We’ve seen that the same systems pre-pandemic didn’t work for everyone all the time. Essential food workers make up 15 percent of total COVID-19 hospitalizations in Dallas County to date.
I think most restaurants try to do right by their employees, but the cracks in the entire industry are exposed more than ever. A wage base of $2.13 an hour hasn’t budged since 1991. These employees rely on tips to survive and to eke out a $7.25 minimum wage, but tips are down between 75 and 90 percent according to the nonprofit One Fair Wage. Most of these part-time employees don’t have access to health insurance—in a pandemic, despite being critical infrastructure workers.
It’s no secret that undocumented workers made up the backbone of the restaurant industry—cooks, dishwashers, bussers, food prep, meat packers, farm workers—yet are ineligible for unemployment insurance or government aid. During her furlough, former general manager at Armoury D.E. and soon-to-be staff at Parliament Rosey Sullivan created Undocumented Workers Fund of Dallas to give micro grants to those she knew labored in the food industry yet received the least help. Just this week UWFD was awarded a $25,000 grant from the city of Dallas and The Emma Lazarus Resilience Fund.
So, where do we go from here?
It’s not all doom and gloom, I see glimmers of hope in the form of food justice organizations and careful restaurant comebacks.

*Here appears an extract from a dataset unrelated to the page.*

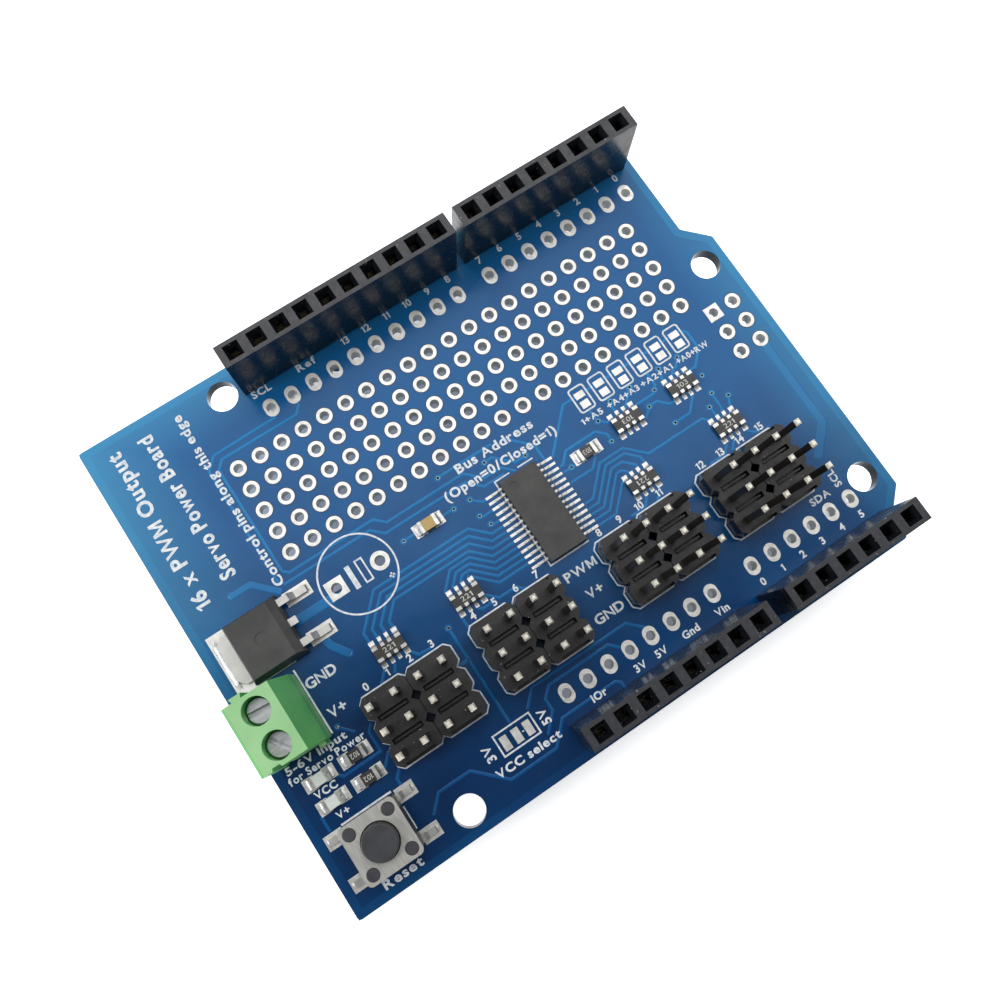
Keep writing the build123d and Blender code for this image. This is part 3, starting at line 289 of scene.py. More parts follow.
def near_points(tree, points, inside, outside):
    """1 within inside of any of the points at rest, falling to 0 at outside, in metres."""
    nearest = None
    for point in points:
        offset = tree.nodes.new("ShaderNodeVectorMath")
        offset.operation = "DISTANCE"
        offset.inputs[1].default_value = point
        tree.links.new(rest_coordinates(tree), offset.inputs[0])
        share = between(tree, offset.outputs["Value"], inside, outside, 1, 0)
        nearest = share if nearest is None else combine(tree, "MAXIMUM", nearest, share)
    return nearest


# ---------------------------------------------------------------- finishes

MASK_GLOSS = 0.25
# Painted shade inside the mounting holes: how far it reaches from each hole's centre, and its dark tone.
HOLE_SHADE_REACH = (0.0022, 0.0024)
HOLE_WALL_SHADE = (0.05, 0.07, 0.08)
# Painted sheen: the pale tone near the board's edges, and the way the mask grows paler across it.
EDGE_SHEEN_TONE = (0.05, 0.31, 0.56)
SHEEN_DIRECTION = (0.35, 0.8, 0)


def mask_colour(tree, deep, pale):
    """Solder mask, cloudy where it is thicker, with a painted sheen that grows paler towards the far side and
    edges.
    """
    # Painted sheen: the mask grows paler towards the far side of the board and a little to the right.
    slant = tree.nodes.new("ShaderNodeVectorMath")
    slant.operation = "DOT_PRODUCT"
    slant.inputs[1].default_value = SHEEN_DIRECTION
    tree.links.new(rest_coordinates(tree), slant.inputs[0])
    rise = between(tree, slant.outputs["Value"], -21 * MM, 8 * MM, 0, 1)
    cloud = between(tree, noise(tree, 0.12, 3), 0.35, 0.65, -0.12, 0.12)
    tone = mixed(tree, combine(tree, "ADD", rise, cloud), deep, pale)
    half_length, half_width = BOARD_LENGTH / 2, BOARD_WIDTH / 2
    # Painted sheen: paler again near the left, right and far edges, where the sheen across the board is strong.
    left_sheen = combine(tree, "MULTIPLY", along_axis(tree, "X", 9 - half_length, -half_length), 0.75)
    right_sheen = combine(tree, "MULTIPLY", along_axis(tree, "X", half_length - 6, half_length), 0.5)
    far_sheen = combine(tree, "MULTIPLY", along_axis(tree, "Y", half_width - 6, half_width), 0.6)
    edges = combine(tree, "MAXIMUM", combine(tree, "MAXIMUM", left_sheen, right_sheen), far_sheen)
    return mixed(tree, combine(tree, "MULTIPLY", edges, rise), tone, EDGE_SHEEN_TONE)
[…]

Pastry chef Diana Zamora started the Project La Familia nonprofit to help feed families in need. She’s since teamed up with Harvest Food Project to combine their efforts serving Dallas communities.
“Talk about community coming together. Yeah, this year, it sucked. But when you look at it like this, it is amazing to see the community come together to help each other out—to uplift each other,” says Zamora. She has a newfound purpose. “We’re doing good shit, man, we’re doing stuff for the community with the skill set that we have, instead of sitting there, like, trying to get the next big award.”
As for pastry work, reopened restaurants aren’t rehiring pastry chefs but they have outsourced that work, meaning Zamora is an individual contractor who still gets to make dessert but on her own terms.
But to rebuild a robust restaurant community, for it to really return stronger than how we left it these last 200 days ago, shouldn’t we uplift the most vulnerable? Yes to takeout! Yes to big tips! Those are obvious.
As the industry reflects back on this tumultuous year, we know there’s more work to do. “Whether it be food insecurity, or the way workers are treated, or mental health—you can’t ignore it anymore. So the silver lining is this whole thing brought out issues that need to be addressed,” says Zamora. “There’s no reason you should go back to the way that it was exploiting the workers.”
If 2020 has taught us anything it’s that we can’t predict what’s going to happen next. I’d like for us to reimagine a dining scene, which was and is so vibrant, to be safer and fairer. That will make it better.